First of all, it’s important to realize that this will be the second time the relationship has been defined. It was first defined when the man approached the front-door of the house and instead of pretending he wanted to initiate a friendship with the woman he declared his intentions: “I’d like to take you on a date.” Once the woman said, “yes”, the relationship was defined. Whatever relationship the man and the woman had before that moment ceased to be and their new relationship to one another became, at least for the time being, a romantic one.

Any healthy relationship needs definition on a regular basis – whether two people are friends, dating, or even married. Feelings change, accidents happen, and misunderstandings abound over the course of every relationship and without regular and honest conversation about the relationship itself, it can quietly and quickly begin to die without the couple noticing – until the relationship is practically over. For a dating couple, I recommend having a DTR at least every 2-3 months (married couples a little longer – every 6-12 months).

So, as it was for the man in asking the woman for the first date, so it should be in defining the relationship: he steps forward to initiate the conversation (front-door style) and she has the opportunity to respond either in favor of his request or not.

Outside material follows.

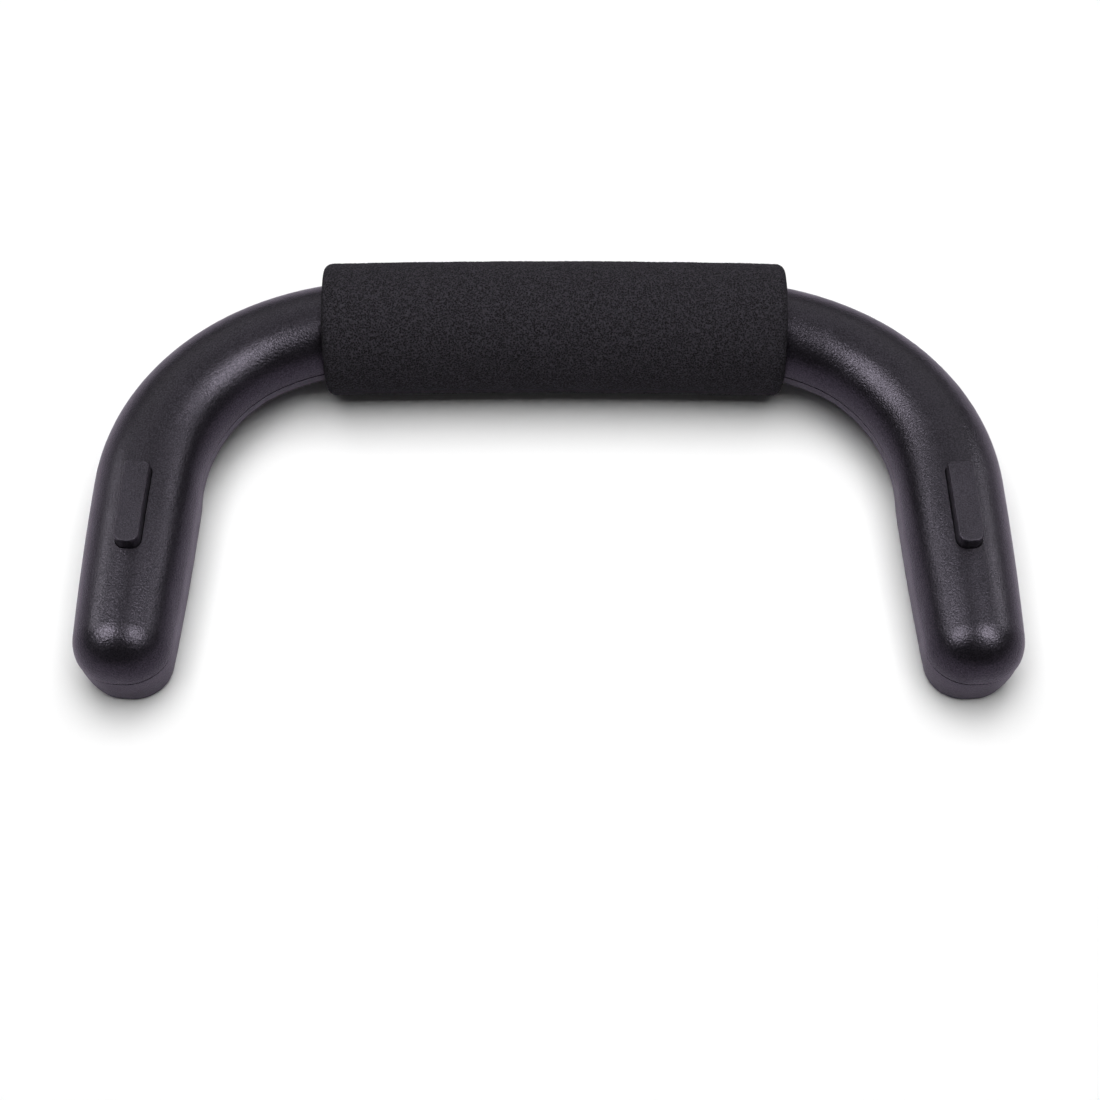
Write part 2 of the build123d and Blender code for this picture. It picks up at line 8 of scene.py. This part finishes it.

Here’s a basic outline of how the first DTR could go (assuming they are both still interested in each other):

  • The DTR should happen by around the 7th date or the end of the 3rd month – whichever comes first. By that time, both the man and the woman have had plenty of time to figure out whether or not this is something that needs to continue.
  • The man should ask the woman for a date just as he has done six times before. This particular date should be planned so that a conversation can be had at some point during the date. So, the man should be thoughtful in considering the location for dinner and/or where they might go afterwards. He should also consider that the conversation might not go the way he hopes and/or could become emotional for both of them.
  • I generally recommend a nice dinner out and then the couple can go someplace a little more private (but not secluded) to have the conversation.
  • The man should not start the conversation until he is ready for the date to be over because once the conversation ends (no matter what she says), the date also needs to end (no hanging out on the front porch until 3am).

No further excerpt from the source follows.